“In the Dark” came out of pure nostalgia for me. I remember in middle school this theater where we went on weekend nights in my Kentucky hometown, lots of loitering, lots of sneaking in without paying, slipping from one movie to the next, a thrill of getting caught, something that’s so minor and quintessential but at the time felt like such an act of defiance . This was also around the time kids at school were experimenting with sex, or at least I remember hearing the rumors about it. The driving concept while I was writing was the intersection of those two elements. There’s something kind of sacred about a movie theater to me. It’s intimate but also public, and I was interested in exploring this scene of a sex act in that kind of setting, especially between two boys, and how that’s also mixed with this fraught time when they’re figuring out sexual and personal and public identities.
I want to talk about the queerness of the story. I know in the past there have been gay writers who want to resist that label, and I understand the impulse in not wanting to be pigeonholed by a market. I’ve worked without thinking much about it. Where I stand is that you can label me a queer writer if you want, and I’ll embrace it. The same way you may label me a southern writer because I’m from Kentucky, and I’ll embrace it. Both are labels, quick and easy, to try and classify, and I won’t deny they’re part of my own background and identity I bring to the page with me and that tend to come out both subconsciously and consciously at times, and if someone doesn’t find universality in specific experience, that isn’t necessarily my problem. With this story, I was intentionally interested in taking an idea of conventional hetero experience and subverting it. Those rumors in middle school all involved hetero couples. I wanted to make the ending – the narrator’s act of cross dressing to arouse Clay – something complicated and not so easily defined. The narrator is indulging in the performativity of gender. I also wanted to play around with what we might consider gendered images or objects – a football video game, lip gloss, a Bruce Willis movie, lacey lingerie. Sure those are superficial signifiers, but I wanted to mix them up together to blend them in the same space.

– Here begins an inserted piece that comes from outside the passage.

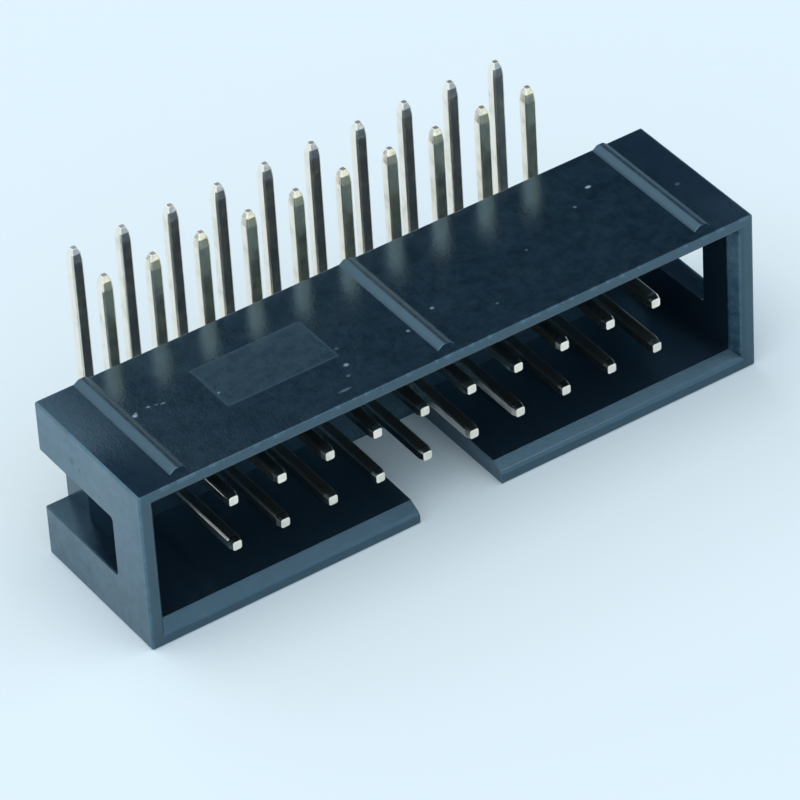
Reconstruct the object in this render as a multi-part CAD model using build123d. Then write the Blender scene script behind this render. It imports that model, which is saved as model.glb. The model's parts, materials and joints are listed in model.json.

I always say I value expansiveness in fiction, and I still do. But there’s been something exciting about working on a more micro level in the past year or so. What’s been valuable about an MFA is how it’s helped me develop a sustained practice where I’m writing or revising almost every day. I’ll have longer stories I’m working on, but those can get exhausting, and my lack of attention span kicks in. Working on something smaller for a day or two became a break, and then it became more serious. Shorter pieces became a place to experiment and incorporate inspiration from what I’ve been reading, and I think I was reading George Saunders, Sam Lipsyte, and Barthelme for class the week I wrote “In the Dark.” I like that something shorter can be so big in its energy and movement. I’ve always enjoyed playing with language, and that tends to stick out more for me in a shorter piece. “In the Dark” came as a result of those breaks and experimentation that became, what I hope, is solid work.